Louie was recently in Taiwan for a month-long artist lab focused on queer ecology in performance at the Taipei Performing Arts Center with twelve other international artists, hosted in part by local indigenous people. Louie has worked across Aotearoa and internationally with Māoriland, Gus Fisher Gallery, PAWA, Govett-Brewster Art Gallery, Oberhausen Short Film Festival, Enjoy, Blue Oyster, Artspace Aotearoa, CIRCUIT, Shared Lines, and Critical Costume Conference, along with many independent projects. They are based in Ōtaki, on the whenua of Ngāti Raukawa ki te Tonga.

Louie will be mentored by 2022 Arts Foundation Te Tumu Toi Laureate Bridget Reweti of Mataaho Collective.
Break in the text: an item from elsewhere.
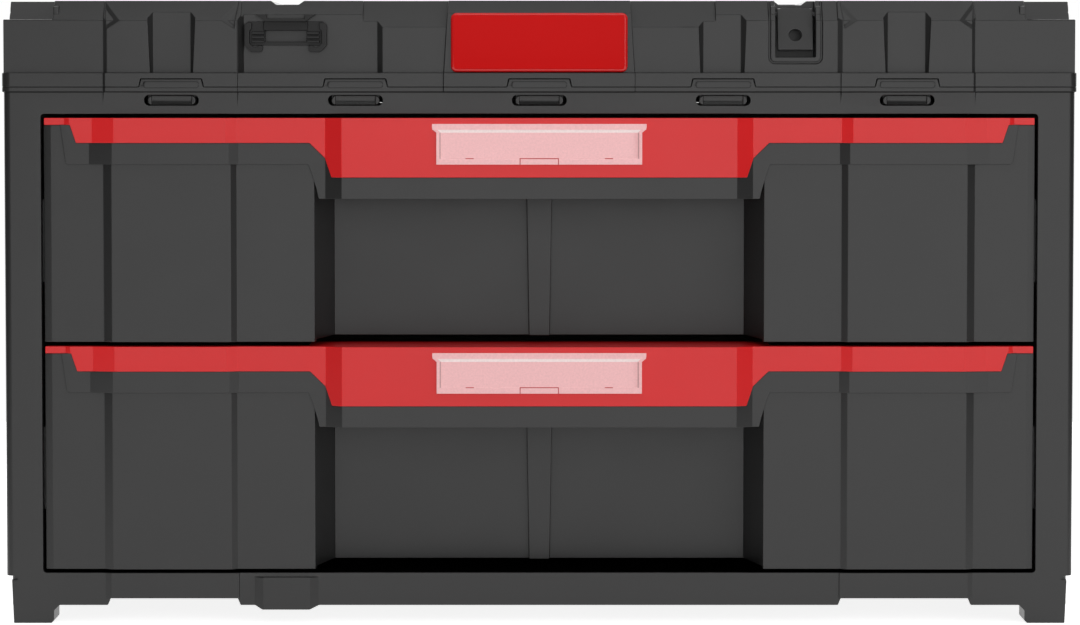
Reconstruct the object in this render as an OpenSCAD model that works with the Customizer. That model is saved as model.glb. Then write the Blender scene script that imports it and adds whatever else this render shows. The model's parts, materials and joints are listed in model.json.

Bridget Reweti is a Ngāti Ranginui, Ngāi Te Rangi artist and curator. Her lens-based practice shines light on Māori histories embedded in landscapes through names, narratives and lived experiences. Bridget has held multiple residencies nationally and internationally including Canada, Indonesia and Singapore. She was the 2020/21 Frances Hodgkins Fellow at the University of Otago which culminated in an exhibition and artist book Pōkai Whenua, Pōkai Moana. Bridget is a member of Mataaho Collective, a group of four wāhine Māori that create atua-sized installations. She is the co-founder and current editor of ATE: Journal of Māori Art the first peer-reviewed journal of Māori Art. Bridget co-curated the survey exhibitions Māori Moving Image and Marilynn Webb: Folded in the Hills, publishing respective books by the same name. In 2023 she received the Leadership Visual Arts Tauranga Moana at Ngā Tohu Toi Award. Bridget holds a Master of Māori Visual Arts with first class honours from Massey University and a PgDip in Museum and Cultural Heritage Studies from Victoria University of Wellington.